──────── Input records ────────
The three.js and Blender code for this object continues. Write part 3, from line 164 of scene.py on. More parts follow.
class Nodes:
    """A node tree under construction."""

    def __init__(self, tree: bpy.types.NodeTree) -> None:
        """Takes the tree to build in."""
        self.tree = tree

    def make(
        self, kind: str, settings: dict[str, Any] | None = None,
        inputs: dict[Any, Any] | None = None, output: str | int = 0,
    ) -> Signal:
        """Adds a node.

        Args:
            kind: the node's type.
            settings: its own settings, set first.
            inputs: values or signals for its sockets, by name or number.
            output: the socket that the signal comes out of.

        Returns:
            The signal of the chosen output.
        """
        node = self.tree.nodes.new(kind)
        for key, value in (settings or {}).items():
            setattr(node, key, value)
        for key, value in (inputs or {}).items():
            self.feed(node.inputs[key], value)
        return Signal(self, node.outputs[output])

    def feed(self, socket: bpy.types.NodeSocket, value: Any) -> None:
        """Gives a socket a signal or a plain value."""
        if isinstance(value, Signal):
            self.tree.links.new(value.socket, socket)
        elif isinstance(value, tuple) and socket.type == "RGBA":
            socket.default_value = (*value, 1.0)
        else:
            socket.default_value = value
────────
──────── Input records ────────
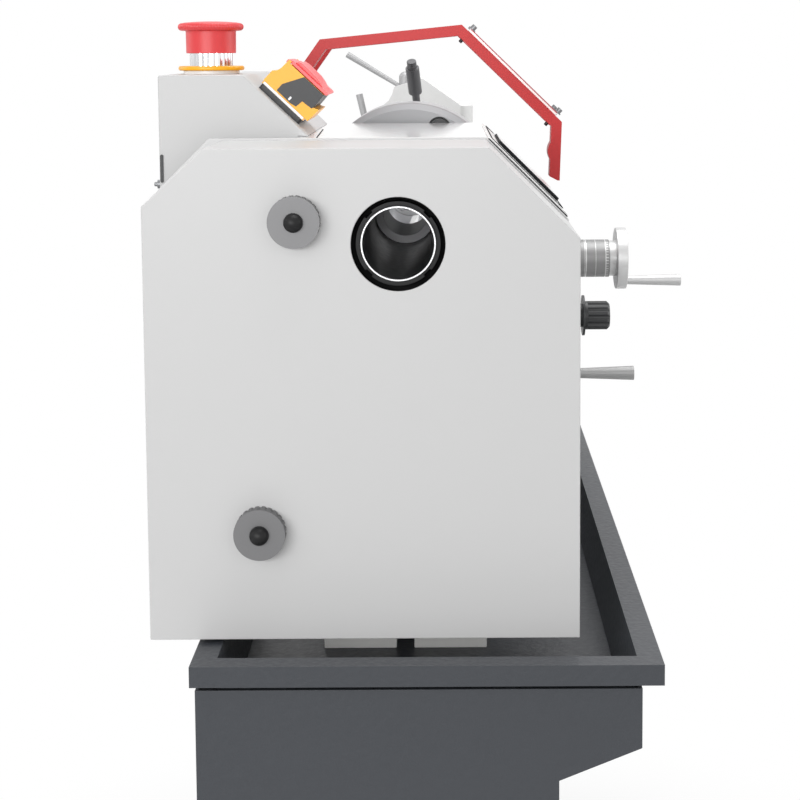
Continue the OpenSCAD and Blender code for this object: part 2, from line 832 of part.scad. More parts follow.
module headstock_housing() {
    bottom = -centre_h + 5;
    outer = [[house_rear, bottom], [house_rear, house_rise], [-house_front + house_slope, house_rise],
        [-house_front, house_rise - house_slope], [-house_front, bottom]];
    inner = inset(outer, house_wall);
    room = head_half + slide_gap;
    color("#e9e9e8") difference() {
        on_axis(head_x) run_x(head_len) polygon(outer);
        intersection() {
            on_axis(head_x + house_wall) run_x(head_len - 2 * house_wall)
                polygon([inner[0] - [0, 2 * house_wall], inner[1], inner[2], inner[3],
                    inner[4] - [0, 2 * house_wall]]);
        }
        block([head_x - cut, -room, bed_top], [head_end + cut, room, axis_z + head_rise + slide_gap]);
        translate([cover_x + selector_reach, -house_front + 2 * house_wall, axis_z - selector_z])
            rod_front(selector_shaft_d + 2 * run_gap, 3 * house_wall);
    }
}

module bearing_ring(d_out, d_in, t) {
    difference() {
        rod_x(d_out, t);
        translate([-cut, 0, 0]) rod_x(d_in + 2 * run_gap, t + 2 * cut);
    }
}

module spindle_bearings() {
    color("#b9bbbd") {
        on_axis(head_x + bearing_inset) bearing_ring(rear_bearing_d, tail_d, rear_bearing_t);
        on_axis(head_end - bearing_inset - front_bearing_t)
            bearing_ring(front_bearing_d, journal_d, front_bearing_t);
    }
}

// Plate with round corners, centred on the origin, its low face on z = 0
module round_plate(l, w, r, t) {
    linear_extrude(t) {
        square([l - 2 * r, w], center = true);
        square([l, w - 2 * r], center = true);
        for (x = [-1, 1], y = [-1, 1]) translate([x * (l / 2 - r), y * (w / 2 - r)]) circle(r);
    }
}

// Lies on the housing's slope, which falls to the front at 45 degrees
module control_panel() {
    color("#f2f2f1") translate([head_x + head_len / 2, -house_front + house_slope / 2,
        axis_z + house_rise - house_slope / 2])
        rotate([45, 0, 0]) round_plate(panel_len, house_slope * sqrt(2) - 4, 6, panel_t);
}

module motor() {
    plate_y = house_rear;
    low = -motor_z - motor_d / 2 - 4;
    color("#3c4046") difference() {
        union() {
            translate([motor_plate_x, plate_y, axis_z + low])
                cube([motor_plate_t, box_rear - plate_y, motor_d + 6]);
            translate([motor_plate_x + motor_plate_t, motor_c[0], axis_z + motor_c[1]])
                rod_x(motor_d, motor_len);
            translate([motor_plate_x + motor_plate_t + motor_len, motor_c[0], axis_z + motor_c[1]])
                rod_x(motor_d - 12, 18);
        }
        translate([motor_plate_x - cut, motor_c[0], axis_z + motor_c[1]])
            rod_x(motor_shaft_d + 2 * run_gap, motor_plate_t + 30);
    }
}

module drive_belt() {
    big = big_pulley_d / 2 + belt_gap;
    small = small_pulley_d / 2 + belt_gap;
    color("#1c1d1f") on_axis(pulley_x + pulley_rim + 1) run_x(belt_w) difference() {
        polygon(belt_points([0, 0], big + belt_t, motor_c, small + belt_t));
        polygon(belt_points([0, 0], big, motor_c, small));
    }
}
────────
Instructions to follow
Starting at the line that contains "The three.js and", set down every line up to and including the line that contains "output: the socket", exactly as given, and no other line.

Written reply
The three.js and Blender code for this object continues. Write part 3, from line 164 of scene.py on. More parts follow.
class Nodes:
    """A node tree under construction."""

    def __init__(self, tree: bpy.types.NodeTree) -> None:
        """Takes the tree to build in."""
        self.tree = tree

    def make(
        self, kind: str, settings: dict[str, Any] | None = None,
        inputs: dict[Any, Any] | None = None, output: str | int = 0,
    ) -> Signal:
        """Adds a node.

        Args:
            kind: the node's type.
            settings: its own settings, set first.
            inputs: values or signals for its sockets, by name or number.
            output: the socket that the signal comes out of.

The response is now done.